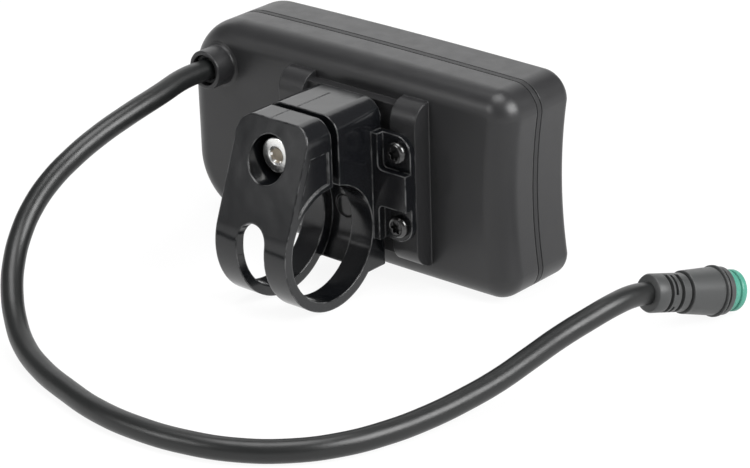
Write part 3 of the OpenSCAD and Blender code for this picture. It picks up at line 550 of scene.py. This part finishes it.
class DISPLAY_OT_lead(bpy.types.Operator):
    """Make the lead and the plug on its end."""

    bl_idname = "display.lead"
    bl_label = "Lead and plug"

    def execute(self, context):
        s = context.scene.display_lead
        place = plug_place()
        body = plug_body_mesh(s)
        body.transform(place)
        # Moulded PBT: a grey satin, painted paler on its ridges, partly as rubbed wear and partly as a
        # painted highlight
        grey = moulded("moulded PBT plug", "plug", 0.40, 0.3, 0.008, mottle=0.06, wear_and_glint=0.5, edge=0.2)
        shell = piece("plug_shell", body, [grey], ["plug_body"])

        # The nose: a ring with one groove round it, and rounded at its open end
        nose, start, end = s.nose_d / 2, s.body_l - s.collar_l + FIT, s.body_l + s.nose_l
        core, in_groove, shoulder = nose - 1 * MM, nose - 0.4 * MM, nose - 0.06 * MM
        round_r, brk = 0.33 * MM, 0.1 * MM
        ring = turned("plug_nose_ring", [
            (core, start), (nose, start), (nose, end - 0.6 * s.nose_l), (shoulder, end - 0.57 * s.nose_l),
            (in_groove, end - 0.53 * s.nose_l), (in_groove, end - 0.42 * s.nose_l),
            (shoulder, end - 0.38 * s.nose_l), (nose, end - 0.35 * s.nose_l), (nose, end - round_r),
            (nose - brk, end - brk), (nose - round_r, end), (core, end),
        ], place, 120)
        # Moulded nylon: an even green with a soft gloss
        green = moulded("moulded nylon nose", "nose", 0.36, 0.35, 0.006, mottle=0.05, wear_and_glint=0.6, edge=0.15)
        nose_ring = piece("plug_nose_ring", ring, [green], ["plug_nose"])

        socket_l, dish, dish_r = 3.4 * MM, 0.15 * MM, core - 0.5 * MM
        insert_l = s.collar_l + s.nose_l - socket_l
        face = start + insert_l
        insert = turned("plug_insert", [
            (0, start), (core - FIT, start), (core - FIT, face), (dish_r + dish, face), (dish_r, face - dish),
            (0, face - dish)], place)
        # Moulded nylon: a dull dark disc behind the pins
        dark = moulded("moulded nylon insert", "#2c2d30", 0.45, 0.3, 0.006)
        insert = piece("plug_insert", insert, [dark], ["plug_core"])

        pins, count, circle_r, r, low, pin_l = [], 5, 1.7 * MM, 0.4 * MM, insert_l / 4, 3 * MM
        high = low + pin_l
        profile = [(0, low), (r, low), (r, high - 0.1 * pin_l), (r * 0.75, high - 0.08 * MM), (r * 0.4, high),
                   (0, high)]
        for i in range(count):
            spot = place @ Matrix.Rotation(TURN * i / count, 4, "Z")
            pins.append(turned("pin", profile, spot @ Matrix.Translation((circle_r, 0, start)), 32))
        # Gilded brass: small warm glints inside the dark nose
        gilt = machined("gilded brass pins", "#d9b65c", 0.22, 0.3, 0.002, spread=0.08)
        pins = piece("contact_pins", joined("contact_pins", pins), [gilt], ["plug_pins"])

        curve = bpy.data.curves.new("lead_sheath", "CURVE")
        curve.dimensions = "3D"
        curve.resolution_u = 6
        curve.bevel_depth = s.lead_d / 2
        curve.bevel_resolution = 8
        curve.use_fill_caps = True
        spline = curve.splines.new("BEZIER")
        spline.bezier_points.add(len(LEAD_ROUTE) - 1)
        for point, at in zip(spline.bezier_points, LEAD_ROUTE):
            point.co = Vector(at) * MM
            point.handle_left_type = point.handle_right_type = "AUTO"
        curve.materials.append(sheath_pvc())
        lead = placed("lead_sheath", curve)
        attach(lead, "display")
        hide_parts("lead")
        return {"FINISHED"}


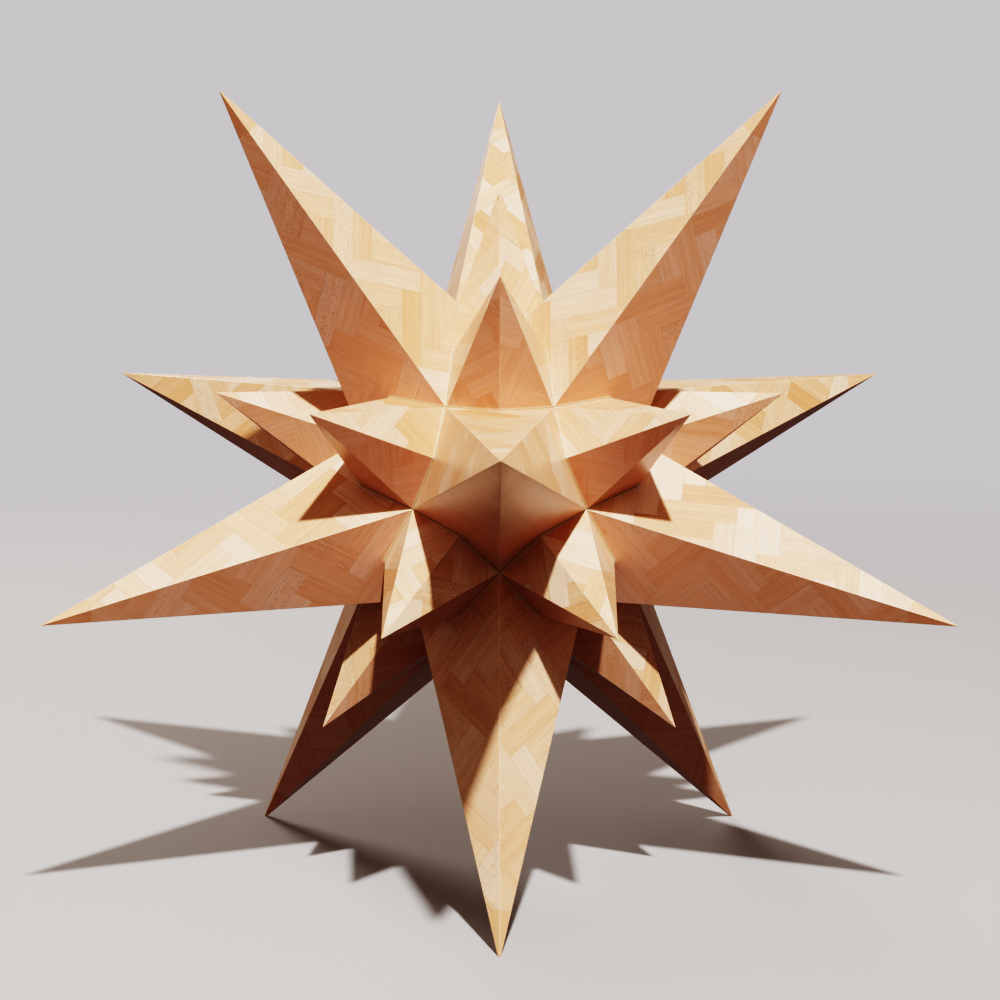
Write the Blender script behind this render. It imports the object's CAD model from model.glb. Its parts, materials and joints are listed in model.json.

....................

### [STATED GOAL]
Reproduce the data in full, exactly as presented.

### [CORRECT OUTPUT]
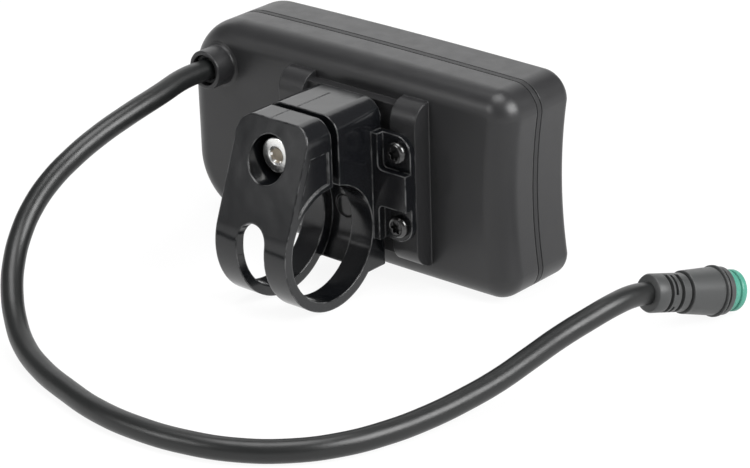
Write part 3 of the OpenSCAD and Blender code for this picture. It picks up at line 550 of scene.py. This part finishes it.
class DISPLAY_OT_lead(bpy.types.Operator):
    """Make the lead and the plug on its end."""

    bl_idname = "display.lead"
    bl_label = "Lead and plug"

    def execute(self, context):
        s = context.scene.display_lead
        place = plug_place()
        body = plug_body_mesh(s)
        body.transform(place)
        # Moulded PBT: a grey satin, painted paler on its ridges, partly as rubbed wear and partly as a
        # painted highlight
        grey = moulded("moulded PBT plug", "plug", 0.40, 0.3, 0.008, mottle=0.06, wear_and_glint=0.5, edge=0.2)
        shell = piece("plug_shell", body, [grey], ["plug_body"])

        # The nose: a ring with one groove round it, and rounded at its open end
        nose, start, end = s.nose_d / 2, s.body_l - s.collar_l + FIT, s.body_l + s.nose_l
        core, in_groove, shoulder = nose - 1 * MM, nose - 0.4 * MM, nose - 0.06 * MM
        round_r, brk = 0.33 * MM, 0.1 * MM
        ring = turned("plug_nose_ring", [
            (core, start), (nose, start), (nose, end - 0.6 * s.nose_l), (shoulder, end - 0.57 * s.nose_l),
            (in_groove, end - 0.53 * s.nose_l), (in_groove, end - 0.42 * s.nose_l),
            (shoulder, end - 0.38 * s.nose_l), (nose, end - 0.35 * s.nose_l), (nose, end - round_r),
            (nose - brk, end - brk), (nose - round_r, end), (core, end),
        ], place, 120)
        # Moulded nylon: an even green with a soft gloss
        green = moulded("moulded nylon nose", "nose", 0.36, 0.35, 0.006, mottle=0.05, wear_and_glint=0.6, edge=0.15)
        nose_ring = piece("plug_nose_ring", ring, [green], ["plug_nose"])

        socket_l, dish, dish_r = 3.4 * MM, 0.15 * MM, core - 0.5 * MM
        insert_l = s.collar_l + s.nose_l - socket_l
        face = start + insert_l
        insert = turned("plug_insert", [
            (0, start), (core - FIT, start), (core - FIT, face), (dish_r + dish, face), (dish_r, face - dish),
            (0, face - dish)], place)
        # Moulded nylon: a dull dark disc behind the pins
        dark = moulded("moulded nylon insert", "#2c2d30", 0.45, 0.3, 0.006)
        insert = piece("plug_insert", insert, [dark], ["plug_core"])

        pins, count, circle_r, r, low, pin_l = [], 5, 1.7 * MM, 0.4 * MM, insert_l / 4, 3 * MM
        high = low + pin_l
        profile = [(0, low), (r, low), (r, high - 0.1 * pin_l), (r * 0.75, high - 0.08 * MM), (r * 0.4, high),
                   (0, high)]
        for i in range(count):
            spot = place @ Matrix.Rotation(TURN * i / count, 4, "Z")
            pins.append(turned("pin", profile, spot @ Matrix.Translation((circle_r, 0, start)), 32))
        # Gilded brass: small warm glints inside the dark nose
        gilt = machined("gilded brass pins", "#d9b65c", 0.22, 0.3, 0.002, spread=0.08)
        pins = piece("contact_pins", joined("contact_pins", pins), [gilt], ["plug_pins"])

        curve = bpy.data.curves.new("lead_sheath", "CURVE")
        curve.dimensions = "3D"
        curve.resolution_u = 6
        curve.bevel_depth = s.lead_d / 2
        curve.bevel_resolution = 8
        curve.use_fill_caps = True
        spline = curve.splines.new("BEZIER")
        spline.bezier_points.add(len(LEAD_ROUTE) - 1)
        for point, at in zip(spline.bezier_points, LEAD_ROUTE):
            point.co = Vector(at) * MM
            point.handle_left_type = point.handle_right_type = "AUTO"
        curve.materials.append(sheath_pvc())
        lead = placed("lead_sheath", curve)
        attach(lead, "display")
        hide_parts("lead")
        return {"FINISHED"}


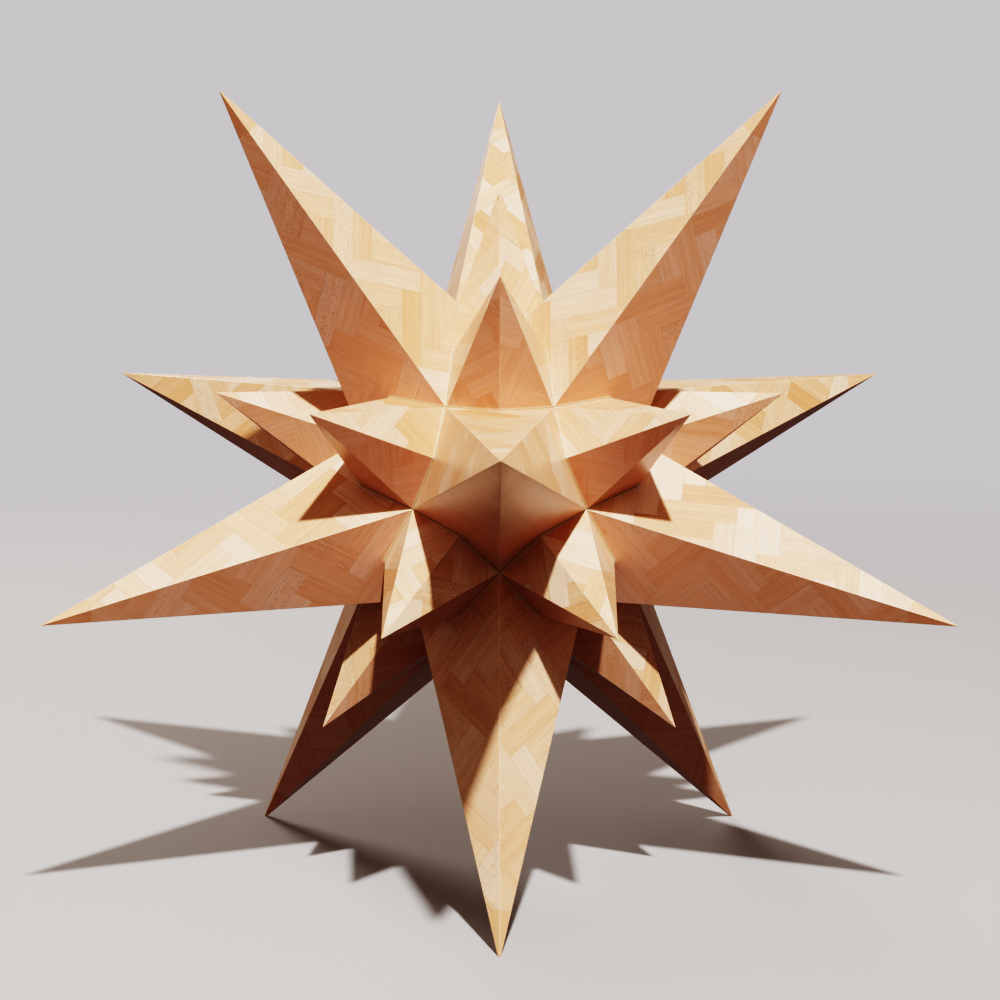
Write the Blender script behind this render. It imports the object's CAD model from model.glb. Its parts, materials and joints are listed in model.json.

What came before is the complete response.